The Temperature-Composition Phase Equilibria in the HgTe–HgI2 Pseudobinary System

The temperature-composition phase diagram of the HgTe—HgI₂ pseudobinary system was determined between 25 and 670°C using differential scanning calorimetry, differential thermal analysis, Debye-Scherrer powder X-ray diffraction techniques, and metallographic analysis methods.
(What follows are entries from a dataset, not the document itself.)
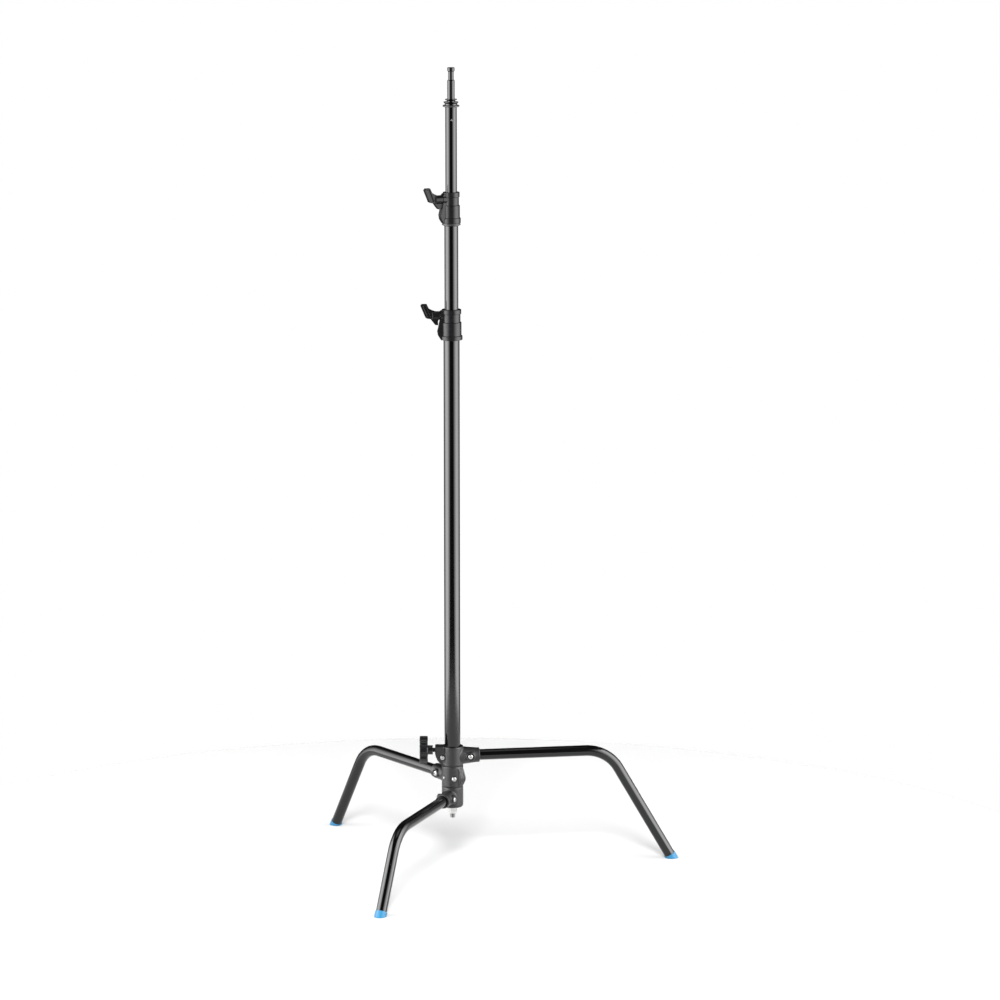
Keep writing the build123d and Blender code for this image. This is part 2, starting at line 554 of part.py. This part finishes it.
def main():
    """Builds every node about the column's axis and writes one file for each."""
    stud_hole = across(0, STUD_PIN_HEIGHT, 0, 1) * bar(STUD_PIN_R + SNUG, -20, 20)
    nodes = {
        "base_top_casting": base_top_casting(),
        "base_pivot_sleeve": base_pivot_sleeve(),
        "base_end_plug": base_end_plug(),
        "base_tie_bolt": base_tie_bolt(),
        "base_tie_nut": base_tie_nut(),
        "base_spring_washer": base_spring_washer(),
        "base_thrust_washers": base_thrust_washers(),
        "sleeve_lock_bolt": sleeve_lock_bolt(),
        "middle_leg_casting": middle_leg_casting(),
        "middle_stop_screw": stop_screw(*MIDDLE_STOP),
        "middle_detent_pin": middle_detent_pin(),
        "bottom_leg_casting": bottom_leg_casting(),
        "bottom_stop_screw": stop_screw(*BOTTOM_STOP),
        "base_knob": base_knob(),
        "base_knob_screw": base_knob_screw(),
        "base_clamp_pad": base_clamp_pad(),
        "column_tube": column_tube(),
        "column_end_cap": column_end_cap(),
        "riser_1_tube": ring(RISER_1_R, RISER_1_R - TUBE_WALL, RISER_1_FOOT, COLLAR_2.shoulder),
        "riser_1_bush": riser_bush(RISER_1_R, RISER_1_FOOT, COLUMN_R - TUBE_WALL),
        "riser_1_bumper": riser_1_bumper(),
        "riser_2_tube": ring(RISER_2_R, RISER_2_R - TUBE_WALL, RISER_2_FOOT, TOP_BUMPER[0]) - stud_hole,
        "riser_2_bush": riser_bush(RISER_2_R, RISER_2_FOOT, RISER_1_R - TUBE_WALL),
        "riser_2_bumper": top_bumper(),
        "top_stud": top_stud() - stud_hole,
        "top_stud_pin": top_stud_pin(),
    }
    for leg in (TOP_LEG, MIDDLE_LEG, BOTTOM_LEG):
        nodes[leg.name + "_tube"] = leg_tube(leg)
        nodes[leg.name + "_foot"] = leg_foot(leg)
        nodes[leg.name + "_bolt"] = leg_bolt(leg)
        nodes[leg.name + "_nut"] = leg_nut(leg)
    for collar in (COLLAR_1, COLLAR_2):
        nodes[collar.name + "_body"] = collar_body(collar)
        nodes[collar.name + "_guide_bush"] = collar_guide_bush(collar)
        nodes[collar.name + "_lever"] = collar_lever(collar)
        nodes[collar.name + "_clamp_screw"] = collar_clamp_screw(collar)
        nodes[collar.name + "_clamp_pad"] = collar_clamp_pad(collar)

    feet = Compound([nodes[leg.name + "_foot"] for leg in (TOP_LEG, MIDDLE_LEG, BOTTOM_LEG)])
    centre = feet.bounding_box().center()
    os.makedirs("parts", exist_ok=True)
    for name, shape in nodes.items():
        export_step(Pos(-centre.X, -centre.Y, 0) * shape, f"parts/{name}.step")


main()
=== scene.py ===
import bpy
import json
from math import cos, pi, radians, sin
from mathutils import Matrix, Vector

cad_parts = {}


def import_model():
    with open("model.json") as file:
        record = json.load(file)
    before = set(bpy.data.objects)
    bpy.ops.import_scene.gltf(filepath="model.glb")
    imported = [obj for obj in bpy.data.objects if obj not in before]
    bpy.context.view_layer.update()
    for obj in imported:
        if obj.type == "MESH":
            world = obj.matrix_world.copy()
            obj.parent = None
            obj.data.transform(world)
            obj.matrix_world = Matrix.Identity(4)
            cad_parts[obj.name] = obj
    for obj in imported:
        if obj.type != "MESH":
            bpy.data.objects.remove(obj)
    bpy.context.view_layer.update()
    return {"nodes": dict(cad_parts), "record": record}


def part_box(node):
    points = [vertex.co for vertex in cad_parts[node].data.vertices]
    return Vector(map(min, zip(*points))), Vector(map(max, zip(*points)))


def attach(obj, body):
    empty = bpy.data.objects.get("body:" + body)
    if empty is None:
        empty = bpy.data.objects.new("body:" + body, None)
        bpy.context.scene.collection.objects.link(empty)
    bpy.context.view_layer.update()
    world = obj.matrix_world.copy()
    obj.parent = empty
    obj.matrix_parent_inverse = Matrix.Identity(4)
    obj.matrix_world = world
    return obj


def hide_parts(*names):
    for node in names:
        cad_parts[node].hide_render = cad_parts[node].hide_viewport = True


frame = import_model()
nodes = frame["nodes"]
scene = bpy.context.scene


def middle(node):
    """Centre of a CAD node's box."""
    low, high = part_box(node)
    return (low + high) / 2


# ---------------------------------------------------------------- sizes in metres, angles in degrees
AXIS = middle("column_tube")
VIEW_TURN, VIEW_PITCH = -8.4, 11.23
CAMERA_PLACE, CAMERA_LENS, CAMERA_REACH = (0.1057, 8.984, 2.619), 150.1, 200.0

# rounding of castings and mouldings: voxel size and rounds of smoothing
SOFT_PARTS = {
    "base_top_casting": (0.0008, 9), "middle_leg_casting": (0.0008, 9), "bottom_leg_casting": (0.0008, 9),
    "collar_1_lever": (0.0005, 5), "collar_2_lever": (0.0005, 5), "base_knob": (0.0005, 3),
}
WELD_DISTANCE, EDGE_ANGLE = 1e-6, 28

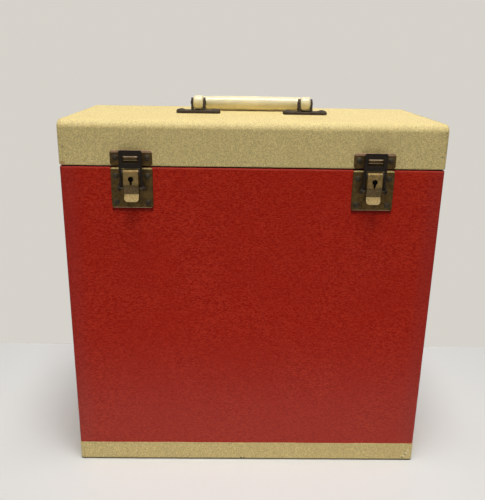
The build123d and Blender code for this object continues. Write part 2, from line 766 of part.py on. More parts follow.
def link_piece(x):
    """The link: a flat frame with a crossbar, its legs spread at the foot into ears on the pins."""
    plane = link_plane(x)
    leg_inner, leg_outer = link_leg_inner, link_leg_outer
    window_half = leg_outer - link_window_side
    foot = link_pin_radius + link_foot
    bar_foot = link_length - link_bar
    crossbar_top = bar_foot - link_window
    with BuildPart() as link:
        with BuildSketch(plane) as frame:
            with BuildLine():
                Polyline(
                    (-leg_outer - link_flare, foot), (-leg_outer - link_flare, foot + link_flare),
                    (-leg_outer, foot + link_flare_length), (-leg_outer, link_length),
                    (leg_outer, link_length), (leg_outer, foot + link_flare_length),
                    (leg_outer + link_flare, foot + link_flare), (leg_outer + link_flare, foot),
                    close=True,
                )
            make_face()
            fillet(frame.vertices().group_by(Axis.Y)[-1], link_corner)
            with Locations((0, crossbar_top + link_window / 2)):
                RectangleRounded(2 * window_half, link_window, link_inner_corner, mode=Mode.SUBTRACT)
            Rectangle(
                2 * leg_inner, crossbar_top - link_crossbar, align=(Align.CENTER, Align.MIN),
                mode=Mode.SUBTRACT,
            )
        extrude(amount=link_sheet / 2, both=True)
        ear_middle = leg_outer + link_flare - link_sheet / 2
        ear_section = Plane(origin=plane.origin, x_dir=plane.z_dir, z_dir=(-1, 0, 0))
        with BuildSketch(*(ear_section.offset(sign * ear_middle) for sign in (-1, 1))):
            Circle(link_ear_radius)
        extrude(amount=link_sheet / 2, both=True)
        with BuildSketch(ear_section):
            Circle(link_pin_radius + running)
        extrude(amount=2 * leg_outer, both=True, mode=Mode.SUBTRACT)
    return link


def link_pins_piece(x):
    """The two short headed pins that stand out of the lever's walls, through the link's ears."""
    section = latch_section(x)
    ear_face = link_leg_outer + link_flare
    with BuildPart() as pins:
        for sign in (-1, 1):
            with BuildSketch(section.offset(sign * lever_inside)):
                with Locations(link_pivot):
                    Circle(link_pin_radius)
            extrude(amount=sign * (ear_face + side_play - lever_inside))
            with BuildSketch(section.offset(sign * (ear_face + side_play))):
                with Locations(link_pivot):
                    Circle(link_head_radius)
            extrude(amount=sign * link_head_height, taper=link_head_taper)
    return pins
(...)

Solid solutions of HgTe and HgI₂ with the cubic, zinc blende-type structure exist above 300°C, having a maximum solubility of 11.7±0.8 Mol-% HgI₂ in HgTe at 501±5°C. The monoclinic intermediate phase Hg₃Te₂I₂ is formed by a peritectic reaction upon cooling at 501±5°C, with the peritectic point at approximately 37±4 Mol-% HgI₂. The previously unknown cubic phase Hg₃TeI₄ (a = 6.240±0.003 Å) is formed by a eutectoid reaction at 238±3°C and is stable up to 273±3°C, where it melts by a peritectic reaction with the peritectic point at approximately 79±3 Mol-% HgI₂. Between Hg₃TeI₄ and HgI₂ is a eutectic point at 82±3 Mol-% HgI₂ and 250±3°C. The α to β transition of HgI₂ at 133±3°C is independent of sample composition between 33.3 and 100 Mol-% HgI₂.